In contrast, a panel discussion without a presentation will have the bulk of its time dedicated to Q&A – in this case, the timing of the event could be decided by considering expected audience size, number of kick-off questions, the number of panel members, and any other factors which could lead to the Q&A running longer.
It’s best to not let the Q&A go over the allocated time limit, even if not every question has been answered. A conference which drags on overtime shows a lack of planning, which reflects negatively on the organisers. To avoid disappointment from audience members who might be leaving with their question unanswered, it’s best to ensure that any additional questions can be answered by email or on an individual basis after the end has finished.
A great moderator can turn a Q&A from boring and interview-like into an exciting and engaging experience for all attendees. They can introduce the panel, take audience questions, and keep everything on track. In a virtual Q&A, moderators can also greet audience members as they connect to the event, take their questions in advance, and control who is able to talk at any certain time. If you are unfamiliar with hosting Q&As, or would rather direct you efforts elsewhere, consider having a dedicated moderator for your event.
Some audiences may have no questions ready or need some prompts to formulate them. A good way to kick off the questions is to ask the panel a few prepared questions, which they be able to confidently answer. Then, as the session continues, audience members will be more inspired to ask questions of their own, increasing participation and adding value to the event.
Similarly, inform your audience at the beginning of the session that there will be a Q&A, rather than waiting until the end to ask ‘does anyone have any questions?’ If the audience knows in advance, they can pay better attention during the session and take notes about anything they’d like to know more about. This way, the event will run smoother and more audience members are likely to participate, creating a better experience for all.
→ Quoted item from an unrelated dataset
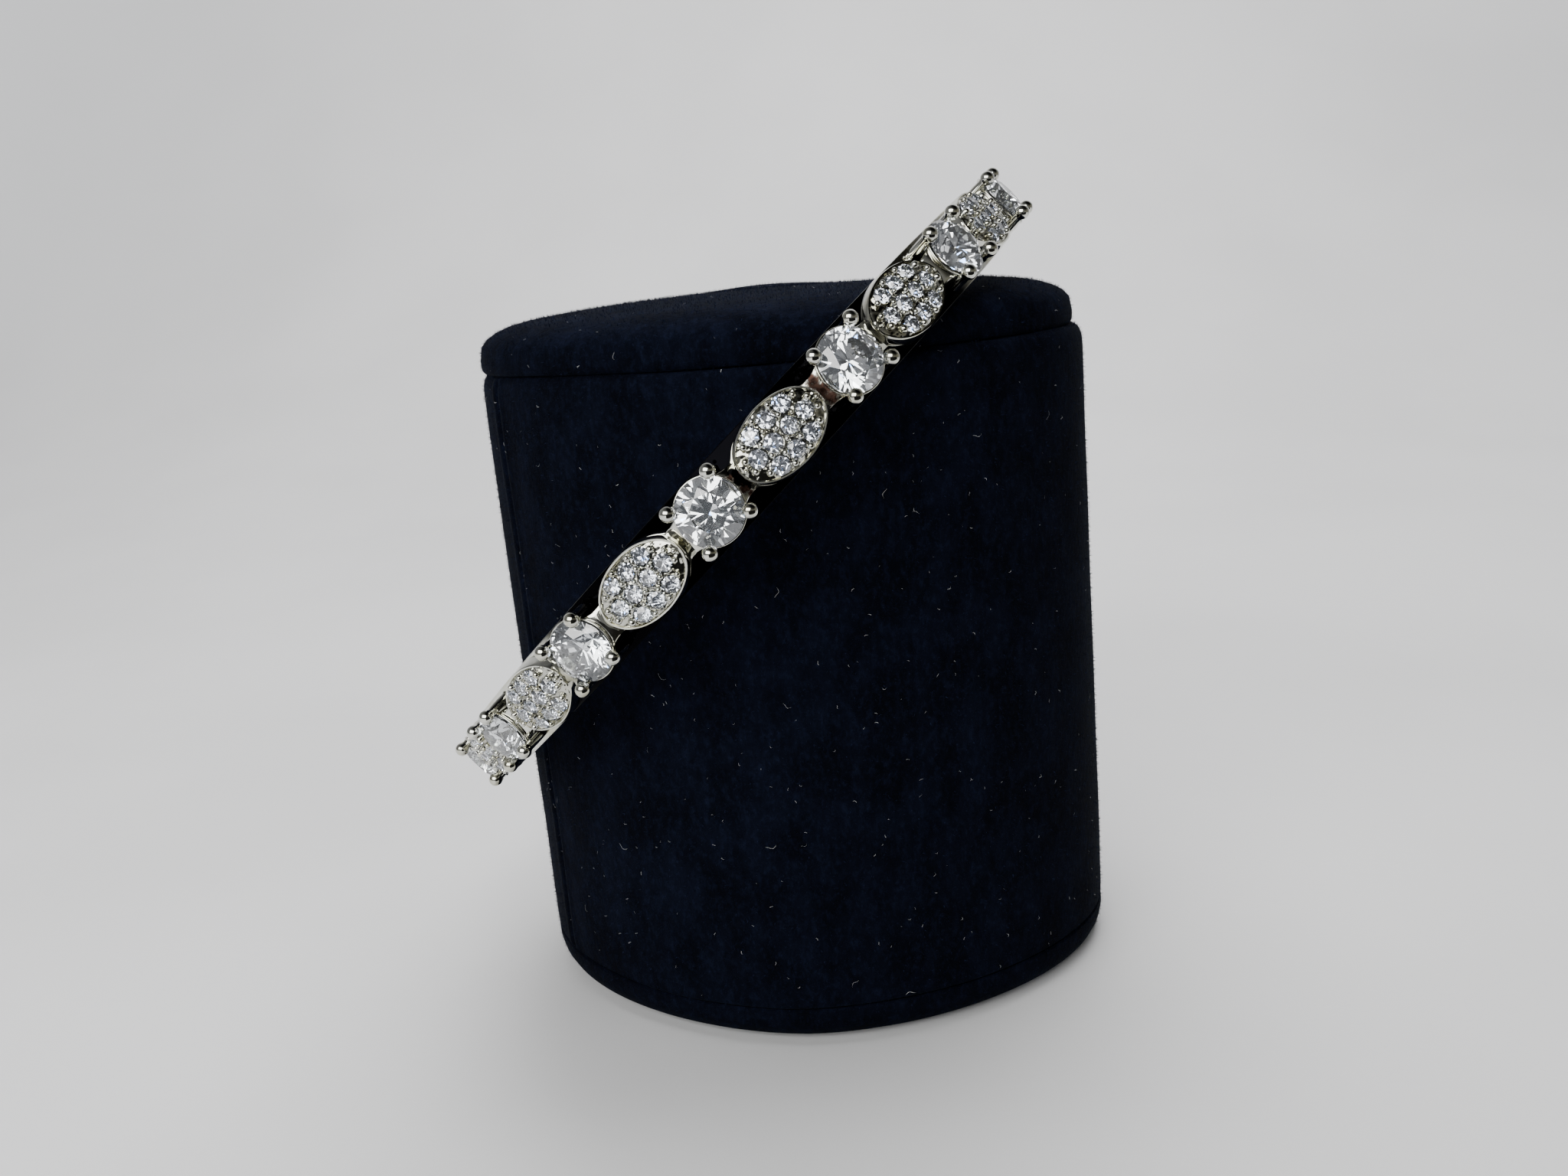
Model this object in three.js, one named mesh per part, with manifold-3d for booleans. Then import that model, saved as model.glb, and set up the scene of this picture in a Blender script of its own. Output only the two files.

Be wary of question topics which could devolve into a back-and-forth debate between speakers in the Q&A. More discussion does not always mean more value for the audience. If you are expecting debatable topics to be discussed, it’s a good idea to take questions from the audience in advance so that answers can be prepared and given for each question without live input from the audience member.
If you would prefer to have audience members ask questions directly, the moderator should be responsible for ensuring they ask just one question, and maybe a single follow-up, if it’s deemed appropriate. You want to avoid repeat “back-and-forth” between an audience member and your speaker or presenter, as this can take time away from other questions, and detract from the experience of the rest of your audience.
In the end, a Q&A session is about providing value to your audience. If you follow these tips, you’ll be well on your way to running an efficient, engaging, timely Q&A event, leaving your audience with a better understanding of the topics, and satisfied with your answers to their questions.